Solutions Research Group conducted a study in June 2016 that indicated that 5.2 million Canadian households subscribe to Netflix. In the same study, Crave and Shomi together had fewer than 700,000 subscribers.

The discontinuation was criticized by CRTC Chairman Jean-Pierre Blais, who remarked in an address that he "can't help but be surprised when major players throw in the towel on a platform that is the future of content—just two years after it launched. I have to wonder if they are too used to receiving rents from subscribers every month in a protected ecosystem, rather than rolling up their sleeves in order to build a business without regulatory intervention and protection."

No general announcement was made regarding programming rights Shomi had at the time of shutdown. Amazon.com announced that it would expand its video service worldwide for the launch of its new original series The Grand Tour. Shomi held Canadian rights to several Amazon series including Transparent. Since the launch of Amazon's Prime Video service in Canada in December 2016, programs including Transparent and Mozart in the Jungle have appeared on that service, though Shaw Media retained premiere rights to new seasons of Transparent, airing it on Showcase.

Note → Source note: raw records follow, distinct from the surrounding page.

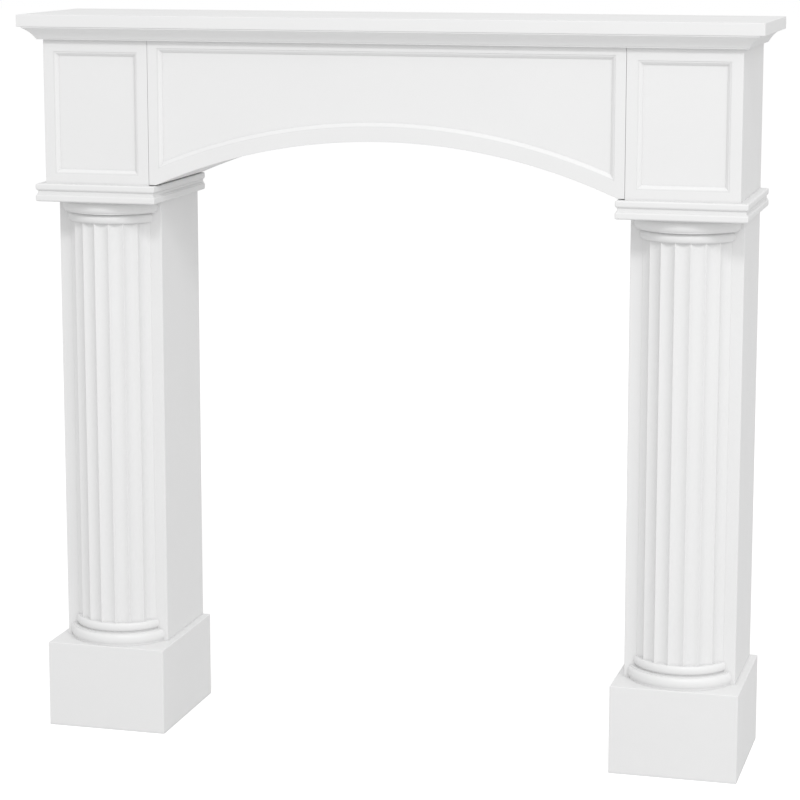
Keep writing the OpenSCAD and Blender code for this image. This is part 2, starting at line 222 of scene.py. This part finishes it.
def paint(name, reach, peel_size, peel_depth, roughness):
    """Satin paint. Its colour goes from the full coat to the thin one by the cloud mask, and darkens
    to a painted shade grey within reach of a corner. Its roughness drifts a little either side of
    the one given."""
    finish = bpy.data.materials.new(name)
    finish.use_nodes = True
    tree = finish.node_tree
    shader = tree.nodes["Principled BSDF"]
    film = tree.nodes.new("ShaderNodeGroup")
    film.node_tree = sprayed
    film.inputs["Peel Size"].default_value = peel_size
    film.inputs["Peel Depth"].default_value = peel_depth
    film.inputs["Cloudiness"].default_value = 1.0
    film.inputs["Crevice Reach"].default_value = reach
    tint = tree.nodes.new("ShaderNodeMix")
    tint.data_type = "RGBA"
    tint.inputs["A"].default_value = full_coat
    tint.inputs["B"].default_value = thin_coat
    tree.links.new(film.outputs["Cloud"], tint.inputs["Factor"])
    # Painted shade: the colour turns grey where nearby surfaces shut the point in.
    painted_shade_mix = tree.nodes.new("ShaderNodeMix")
    painted_shade_mix.data_type = "RGBA"
    painted_shade_mix.inputs["B"].default_value = painted_shade_grey
    tree.links.new(film.outputs["Crevice Shade"], painted_shade_mix.inputs["Factor"])
    tree.links.new(tint.outputs["Result"], painted_shade_mix.inputs["A"])
    tree.links.new(painted_shade_mix.outputs["Result"], shader.inputs["Base Color"])
    sheen = tree.nodes.new("ShaderNodeMapRange")
    sheen.inputs["To Min"].default_value = roughness - sheen_drift
    sheen.inputs["To Max"].default_value = roughness + sheen_drift
    tree.links.new(film.outputs["Sheen"], sheen.inputs["Value"])
    tree.links.new(sheen.outputs["Result"], shader.inputs["Roughness"])
    tree.links.new(film.outputs["Normal"], shader.inputs["Normal"])
    shader.inputs["Specular IOR Level"].default_value = 0.4
    return finish


board_paint = paint(
    "satin_white_on_board", reach=5.0 * MM, peel_size=1.6 * MM, peel_depth=0.25, roughness=0.45
)
moulding_paint = paint(
    "satin_white_on_moulding", reach=14.0 * MM, peel_size=1.2 * MM, peel_depth=0.2, roughness=0.42
)
turned_paint = paint(
    "satin_white_on_turning", reach=5.0 * MM, peel_size=1.2 * MM, peel_depth=0.2, roughness=0.42
)


# ---- Shelf board --------------------------------------------------------------------------
# One square-edged board. Its arrises are sanded just enough to hold paint, and its back edge
# stays flat for the wall.

arris = 1.2 * MM
corner = 1.5 * MM
same_point = 0.001 * MM
edge_steps = 4
corner_points = 7


def stacked(name, loops, finish, *stands_for, crease=32.0):
    """A closed surface through a stack of closed loops with as many points each: every pair is
    joined by a band, and the first and last loop are closed flat. It replaces the CAD nodes named."""
    loops = np.asarray(loops, float)
    count, around = loops.shape[:2]
    index = np.arange(count * around).reshape(count, around)
    one = index[:-1]
    two = index[1:]
    band = np.stack([one, np.roll(one, -1, 1), np.roll(two, -1, 1), two], -1).reshape(-1, 4)
    faces = [*band.tolist(), index[0][::-1].tolist(), index[-1].tolist()]
    mesh = bpy.data.meshes.new(name)
    mesh.from_pydata(loops.reshape(-1, 3), [], faces)
    work = bmesh.new()
    work.from_mesh(mesh)
    bmesh.ops.remove_doubles(work, verts=work.verts, dist=same_point)
    bmesh.ops.recalc_face_normals(work, faces=work.faces)
    work.to_mesh(mesh)
    work.free()
    mesh.shade_smooth()
    mesh.set_sharp_from_angle(angle=math.radians(crease))
    mesh.materials.append(finish)
    piece = bpy.data.objects.new(name, mesh)
    bpy.context.scene.collection.objects.link(piece)
    flat_first = piece.modifiers.new("flat_faces_first", "WEIGHTED_NORMAL")
    flat_first.keep_sharp = True
    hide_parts(*stands_for)
    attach(piece, "root")


def plan_rings(low, high, inset, level, radius):
    """Level rings of a block that stands on a wall: at each level the rectangle is drawn in by
    inset at the front and both ends, its two front corners are quarter circles of the radius
    given, and its back stays put."""
    inset = np.asarray(inset, float)
    level = np.asarray(level, float)
    turn = np.linspace(0.0, math.pi / 2, corner_points)
    left = np.stack([-np.cos(turn), -np.sin(turn)], 1) * radius + radius
    right = left[::-1] * np.array([-1.0, 1.0])
    ring = np.concatenate([[[0.0, 0.0]], left, right, [[0.0, 0.0]]])
    at_corner = [1, corner_points, corner_points, 1]
    pull = np.repeat([[1.0, 0.0], [1.0, 1.0], [-1.0, 1.0], [-1.0, 0.0]], at_corner, axis=0)
    block = [[low.x, high.y], [low.x, low.y], [high.x, low.y], [high.x, high.y]]
    base = np.repeat(block, at_corner, axis=0)
    flat = base[None] + ring[None] + inset[:, None, None] * pull[None]
    height = np.broadcast_to(level[:, None, None], (len(level), len(base), 1))
    return np.concatenate([flat, height], -1)


def eased_edges(z0, z1, below, above):
    """Inset and level of a square edge from z0 to z1, with quarter rounds of radius below and above."""
    turn = np.linspace(0.0, math.pi / 2, edge_steps + 1)
    inset = np.concatenate([below * (1 - np.sin(turn)), above * (1 - np.cos(turn))])
    level = np.concatenate([z0 + below * (1 - np.cos(turn)), z1 - above * (1 - np.sin(turn))])
    return inset, level


shelf_low, shelf_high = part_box("shelf_board")
stacked(
    "shelf",
    plan_rings(shelf_low, shelf_high, *eased_edges(shelf_low.z, shelf_high.z, arris, arris), corner),
    board_paint,
    "shelf_board",
)


# ---- Crown moulding -----------------------------------------------------------------------
# A run moulding under the shelf: a square lip, a shallow hollow and a square fillet at its foot.
# Three sticks, cut at 45 degrees where they meet at the two front corners.

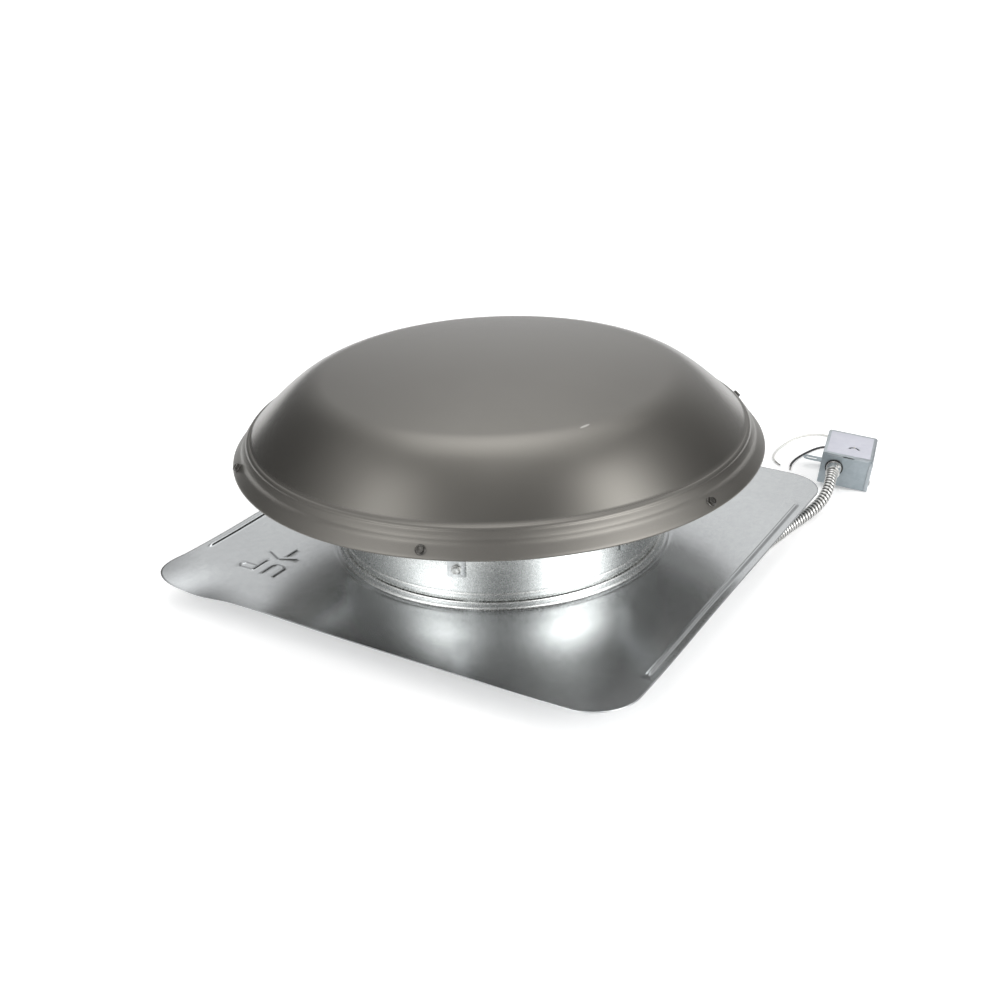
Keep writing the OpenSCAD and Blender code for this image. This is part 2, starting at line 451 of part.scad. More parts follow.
flashing();
collar();
dome();
dome_brackets();
dome_screws();
bracket_screws();
bird_screen();
motor_bracket();
motor_studs();
motor_stud_nuts();
motor_can();
motor_top_bell();
motor_bottom_bell();
stator_core();
stator_windings();
top_bearing();
bottom_bearing();
motor_through_bolts();
motor_connector();
motor_connector_locknut();
motor_shaft();
rotor();
fan_hub();
fan_spider();
fan_blades();
blade_rivets();
hub_set_screw();
flexible_conduit();
box_connector();
box_connector_locknut();
connector_clamp_screws();
thermostat_box();
thermostat_cover();
blank_label();
cover_screws();
thermostat_switch();
setpoint_dial();
lead_bushing();
white_lead();
black_lead();
ground_screw();
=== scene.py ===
import math
import random

import bmesh
import bpy
import numpy as np
from mathutils import Matrix, Vector
from mathutils.geometry import delaunay_2d_cdt

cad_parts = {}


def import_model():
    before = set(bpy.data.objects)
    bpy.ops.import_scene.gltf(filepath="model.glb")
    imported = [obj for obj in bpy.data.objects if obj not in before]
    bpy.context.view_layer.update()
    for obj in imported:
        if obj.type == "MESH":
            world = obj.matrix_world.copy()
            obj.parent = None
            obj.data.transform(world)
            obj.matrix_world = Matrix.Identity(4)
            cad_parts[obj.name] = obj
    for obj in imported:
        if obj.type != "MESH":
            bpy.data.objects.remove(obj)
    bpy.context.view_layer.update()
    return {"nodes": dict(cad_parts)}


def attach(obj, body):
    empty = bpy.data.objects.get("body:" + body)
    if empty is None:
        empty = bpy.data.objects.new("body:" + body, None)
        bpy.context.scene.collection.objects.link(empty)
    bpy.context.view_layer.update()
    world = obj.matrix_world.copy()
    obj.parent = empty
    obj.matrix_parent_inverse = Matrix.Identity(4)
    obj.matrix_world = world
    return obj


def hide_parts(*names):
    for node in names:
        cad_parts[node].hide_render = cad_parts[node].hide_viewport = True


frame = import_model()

scene = bpy.context.scene
scene.view_settings.view_transform = "Standard"
scene.view_settings.look = "None"
AXIS = Vector((0.0, 0.004, 0.0))   # the fan's axis
H = 0.034                          # underside of the flashing
MM = 0.001

# ---------------------------------------------------------------- camera
az, el = math.radians(32.7024), math.radians(27.018)
UNIT = 0.309
back = Vector((-math.sin(az) * math.cos(el), math.cos(az) * math.cos(el), math.sin(el)))
right = Vector((-math.cos(az), -math.sin(az), 0.0))
centre = Vector((0.0, 0.004, H))
cam_at = centre + back * (4.8295 * UNIT)
aim = centre + (right * -0.0036 + Vector((0, 0, 0.131))) * UNIT
fwd = (aim - cam_at).normalized()
cx = fwd.cross(Vector((0, 0, 1))).normalized()
cy = cx.cross(fwd).normalized()
roll = math.radians(-2.4713)
x2 = math.cos(roll) * cx + math.sin(roll) * cy
y2 = -math.sin(roll) * cx + math.cos(roll) * cy
cam_data = bpy.data.cameras.new("camera")
cam_data.sensor_width = 36.0
cam_data.lens = 36.0 * 1216.21 / 1000.0
cam_data.clip_start, cam_data.clip_end = 0.05, 100.0
cam = bpy.data.objects.new("camera", cam_data)
scene.collection.objects.link(cam)
m = Matrix((x2, y2, -fwd)).transposed().to_4x4()
m.translation = cam_at
cam.matrix_world = m
scene.camera = cam

# ---------------------------------------------------------------- node helpers
def new_mat(name, base=(0.5, 0.5, 0.5), rough=0.4, metal=0.0, **sockets):
    mt = bpy.data.materials.new(name)
    mt.use_nodes = True
    b = mt.node_tree.nodes["Principled BSDF"]
    b.inputs["Base Color"].default_value = (*base, 1)
    b.inputs["Roughness"].default_value = rough
    b.inputs["Metallic"].default_value = metal
    for k, v in sockets.items():
        b.inputs[k.replace("_", " ")].default_value = v
    return mt, mt.node_tree, b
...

Following the shutdown of Shomi, Rogers moved its streaming efforts to CitytvNow and FXNow Canada, both ad-supported video on demand services requiring TV Everywhere authentication through a participating provider to access most programming, but eventually launched an over-the-top service combining the programming of both, Citytv+, in 2022. Corus Entertainment, which acquired Shaw's media assets shortly after the shutdown of Shomi (but not Shaw's interest in Shomi itself), launched its own over-the-top offering, StackTV, in 2019, combining content from its linear networks. Both Citytv+ and StackTV are offered primarily through Prime Video as paid add-on channels.

In 2021, Rogers and Shaw announced plans to merge under the Rogers banner, pending regulatory approvals; the merger was completed in April 2023. There is no indication that Shomi Partnership was ever dissolved, implying that the merger consolidated ownership of the remaining Shomi intellectual property under Rogers.